Given problem> Please repeat only the stretch of records running from the first line through the line that contains "bottom: [-5.9, 50.7]".

Rows>
■ ■ ■ ■

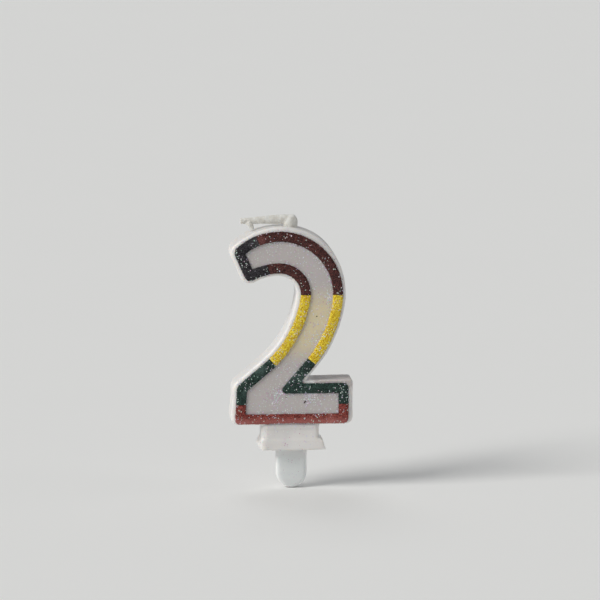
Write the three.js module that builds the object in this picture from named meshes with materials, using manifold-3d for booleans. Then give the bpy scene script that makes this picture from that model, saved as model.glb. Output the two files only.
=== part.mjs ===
// A number birthday candle shaped as a 2. A cast wax digit carries a line of glitter gel round its
// front face, in five colours. A cotton wick runs inside the stroke and lies folded over the top,
// and a plastic pick sits in a slot in the neck, to stand the candle in a cake.
// Millimetres, +Z up, the decorated face towards -Y, the origin at the centre of the neck's underside.
import * as THREE from "three";
import { mergeVertices } from "three/addons/utils/BufferGeometryUtils.js";
import Module from "manifold-3d";

const wasm = await Module();
wasm.setup();

// Driving dimensions: the digit's outline is the outer edge of the glitter line.
const digit = {
  baseLeft: -16,
  baseRight: 16.3,
  baseBottom: 7.7,
  baseTop: 19.1,
  shoulderX: -15.4,
  shoulderZ: 18.5,
  bowlX: -3.4,
  bowlZ: 44.9,
  bowlRadius: 18.1,
  hookAngle: 136,
  leanAngle: 8,
  backRadius: 35.7,
  backAngle: 40.5,
  legRadius: 31,
  legAngle: 48.5,
  eyeX: -3.3,
  eyeZ: 45.1,
  eyeRadius: 6.2,
  underRadius: 16.2,
  underAngle: 124,
};
const cornerRadius = 1.1;
const crotchRadius = 0.7;
const innerCrotchRadius = 1;
const waxDepth = 10;
const waxMargin = 1;
const waxBottom = 7.2;
const waxRound = 0.7;

const glitterWidth = 2.7;
const glitterHeight = 0.7;
const glitterLift = 0.05;
const colourGap = 0.3;
const yellowTop = 44.8;
const greenCut = { leg: 45.7, back: 39.1 }; // degrees below level on the arcs of the leg and the back
const redTop = 13.2;
const blackCut = { top: [-10.3, 62.6], bottom: [-5.9, 50.7] };

const neckWidth = 16.2;
const neckDepth = 9.4;
const neckTop = 9;
const neckRound = 0.9;
const lipHeight = 2.8;
const lipWidth = 19;
const lipDepth = 9.8;

const pickWidth = 8.6;
const pickLength = 11.6;
const pickThickness = 4;
const pickRound = 1;
const headHeight = 11;
const headTopWidth = 7;
const slotClearance = 0.3;

const wickRadius = 0.9;
const wickX = -0.4;
const foldZ = 66;
const foldedLength = 13.6;
const wickClearance = 0.3;
const wickSides = 10;
const wickSteps = 28;

const outlineStep = 0.4; // spacing of the points that an outline is offset from
const arcDivisions = 12;
const straightness = 0.004; // a point nearer than this to its neighbours' chord is dropped
const closeness = 1e-4; // by which an offset point may come nearer than it should
const joinAngle = 0.2; // radians between the points of a round corner

// Outlines in the X-Z plane

const radians = THREE.MathUtils.degToRad;

// The point at an angle on a circle, in degrees from +X towards +Z.
function onCircle(x, z, radius, degrees) {
  return [x + radius * Math.cos(radians(degrees)), z + radius * Math.sin(radians(degrees))];
}

// The centres of the arcs down the digit's back and down the inside of its leg.
function strokeCentres() {
  const d = digit;
  const back = onCircle(d.bowlX, d.bowlZ, d.bowlRadius - d.backRadius, -d.leanAngle);
  const leg = onCircle(d.eyeX, d.eyeZ, d.eyeRadius - d.legRadius, -d.leanAngle);
  return { back, leg };
}

// The digit, clockwise from the tip of its hook: over the top, down the back, round the base and up inside.
function digitPath(bottom) {
  const d = digit;
  const { back, leg } = strokeCentres();
  const [backX, backZ] = back;
  const [legX, legZ] = leg;
  const [backEndX, backEndZ] = onCircle(backX, backZ, d.backRadius, -d.backAngle);
  const crotchX = backEndX - (backEndZ - d.baseTop) * Math.tan(radians(d.backAngle));
  const underZ = d.eyeZ + d.eyeRadius - d.underRadius;
  const path = new THREE.Path();
  const arc = (x, z, radius, from, to) => {
    path.absarc(x, z, radius, radians(from), radians(to), from > to);
  };
  arc(d.bowlX, d.bowlZ, d.bowlRadius, d.hookAngle, -d.leanAngle);
  arc(backX, backZ, d.backRadius, -d.leanAngle, -d.backAngle);
  path.lineTo(crotchX, d.baseTop);
  path.lineTo(d.baseRight, d.baseTop);
  path.lineTo(d.baseRight, bottom);
  path.lineTo(d.baseLeft, bottom);
  path.lineTo(d.shoulderX, d.shoulderZ);
  arc(legX, legZ, d.legRadius, -d.legAngle, -d.leanAngle);
  arc(d.eyeX, d.eyeZ, d.eyeRadius, -d.leanAngle, 90);
  arc(d.eyeX, underZ, d.underRadius, 90, d.underAngle);
  path.closePath();
  return path;
}

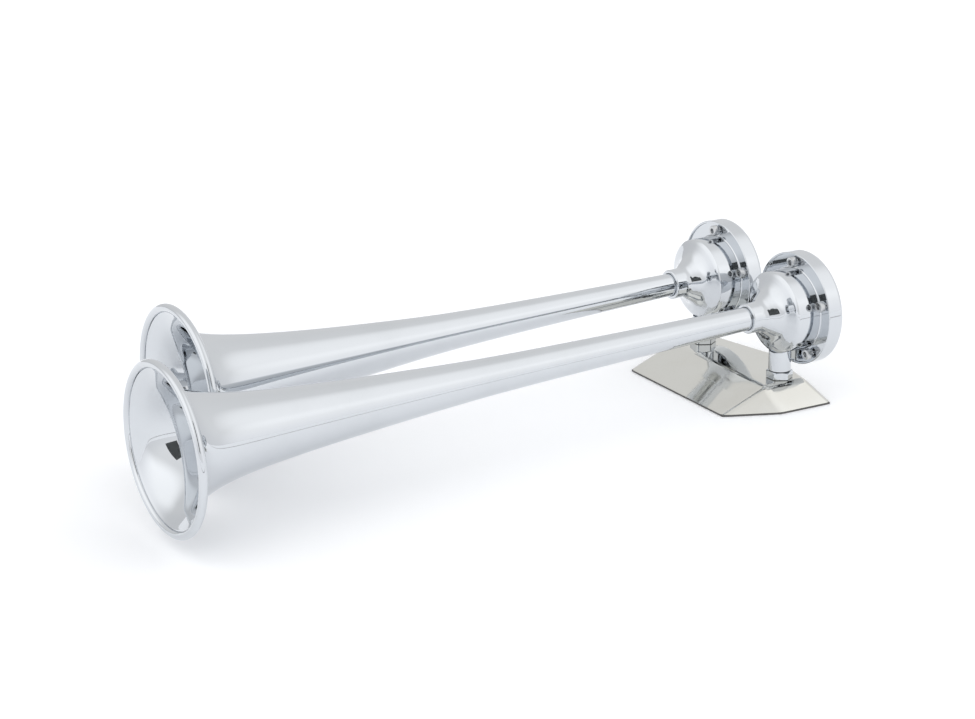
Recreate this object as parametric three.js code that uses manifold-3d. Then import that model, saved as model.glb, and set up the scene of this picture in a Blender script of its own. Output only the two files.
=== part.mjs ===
// Dual trumpet air horn: two chromed trumpets of unlike length, each on a diaphragm housing,
// which stand on posts on one low faceted base.
// Millimetres. +Z is up, the bells open towards -Y and the near, long trumpet is at +X.
// The origin is on the seat, under the base gasket, midway between the two posts.

import * as THREE from 'three';
import { ConvexGeometry } from 'three/addons/geometries/ConvexGeometry.js';
import { mergeVertices } from 'three/addons/utils/BufferGeometryUtils.js';
import Module from 'manifold-3d';

const wasm = await Module();
wasm.setup();

// Clearances
const seatGap = 0.3;
const overrun = 2;

// Trumpets: a reach is from the posts' centre line to the front of the bell
const nearReach = 536;
const farReach = 477;
const bellRadius = 63.5;
const beadRadius = 3.2;
const tubeRadius = 9.2;
const trumpetWall = 1.2;
const spigotLength = 12;
const bellGap = 8.5;
const bellClearance = 9;

// Horn body
const flangeSetback = 12;
const flangeThickness = 5;
const drumRadius = 32.6;
const drumLength = 20;
const drumWall = 3;
const drumFrontWall = 2.8;
const drumEdge = 0.7;
const frontFlareLength = 18.6;
const neckLength = 8.7;
const neckWall = 2.5;
const neckEdge = 1.1;
const throatRadius = 5.5;
const nozzleWall = 2.5;

// Cover screws
const screwHeadRadius = 4.25;
const screwHeadHeight = 5;
const screwHeadClearance = 1.65;
const screwHeadMargin = 0.65;
const screwHeadEdge = 0.4;
const screwShankRadius = 2.5;
const screwEndWall = 3.4;
const hexSocketRadius = 2.4;
const hexSocketDepth = 2.8;

// Gaskets and diaphragm
const gasketThickness = 1;
const gasketWidth = 4.2;
const gasketMargin = 1.2;
const diaphragmThickness = 0.4;
const diaphragmRidge = 0.2;
const beatClearance = 0.4;

// Back cover
const coverLip = 1.3;
const coverPlate = 4.1;
const coverEdge = 0.5;
const coverRound = 5;
const coverPocketDepth = 1.6;
const coverGap = 11.6;

// Posts with their nuts and washers
const postRadius = 8.9;
const stemLength = 16.2;
const tailRadius = 6;
const airRadius = 4;
const tailEnd = 3.4;
const spigotRise = 1.5;
const nutHalfWidth = 9.5;
const postNutHeight = 6;
const lowerNutHeight = 5.5;
const nutChamfer = 0.9;
const washerMargin = 0.7;
const washerThickness = 1.6;

// Base: the plateau's margins are beyond the washers, and its runs are those of the slopes
const baseHeight = 17.1;
const baseWall = 2.5;
const plateauFrontMargin = 12.2;
const plateauBackMargin = 4.5;
const plateauEndMargin = 1.5;
const plateauApex = 14.3;
const plateauSplay = 2.5;
const frontRun = 42.1;
const endRun = 20.1;
const backRun = 10.1;
const padThickness = 1.5;
const padInset = 0.6;
const padPostMargin = 3.8;
const padBoltMargin = 1;
const bossRadius = 6;
const bossInset = 18;
const bossFrontSetback = 15.6;
const bossBackSetback = 9;
const boltHoleRadius = 2.6;
const boltHoleDepth = 6;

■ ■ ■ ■

Written solution>
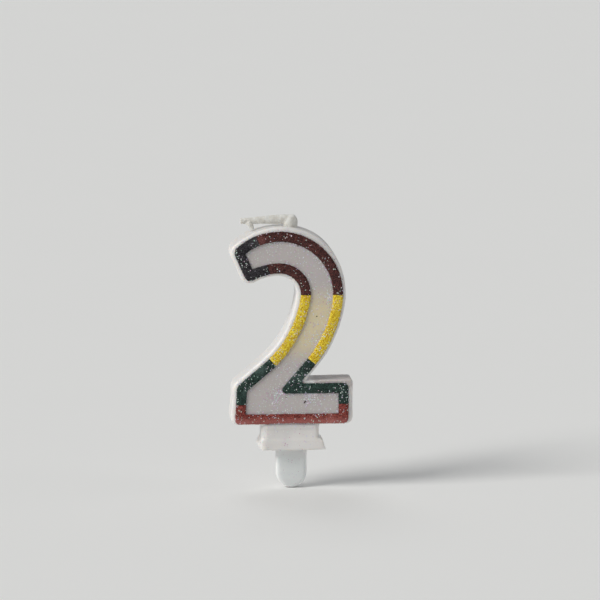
Write the three.js module that builds the object in this picture from named meshes with materials, using manifold-3d for booleans. Then give the bpy scene script that makes this picture from that model, saved as model.glb. Output the two files only.
=== part.mjs ===
// A number birthday candle shaped as a 2. A cast wax digit carries a line of glitter gel round its
// front face, in five colours. A cotton wick runs inside the stroke and lies folded over the top,
// and a plastic pick sits in a slot in the neck, to stand the candle in a cake.
// Millimetres, +Z up, the decorated face towards -Y, the origin at the centre of the neck's underside.
import * as THREE from "three";
import { mergeVertices } from "three/addons/utils/BufferGeometryUtils.js";
import Module from "manifold-3d";

const wasm = await Module();
wasm.setup();

// Driving dimensions: the digit's outline is the outer edge of the glitter line.
const digit = {
  baseLeft: -16,
  baseRight: 16.3,
  baseBottom: 7.7,
  baseTop: 19.1,
  shoulderX: -15.4,
  shoulderZ: 18.5,
  bowlX: -3.4,
  bowlZ: 44.9,
  bowlRadius: 18.1,
  hookAngle: 136,
  leanAngle: 8,
  backRadius: 35.7,
  backAngle: 40.5,
  legRadius: 31,
  legAngle: 48.5,
  eyeX: -3.3,
  eyeZ: 45.1,
  eyeRadius: 6.2,
  underRadius: 16.2,
  underAngle: 124,
};
const cornerRadius = 1.1;
const crotchRadius = 0.7;
const innerCrotchRadius = 1;
const waxDepth = 10;
const waxMargin = 1;
const waxBottom = 7.2;
const waxRound = 0.7;

const glitterWidth = 2.7;
const glitterHeight = 0.7;
const glitterLift = 0.05;
const colourGap = 0.3;
const yellowTop = 44.8;
const greenCut = { leg: 45.7, back: 39.1 }; // degrees below level on the arcs of the leg and the back
const redTop = 13.2;
const blackCut = { top: [-10.3, 62.6], bottom: [-5.9, 50.7] };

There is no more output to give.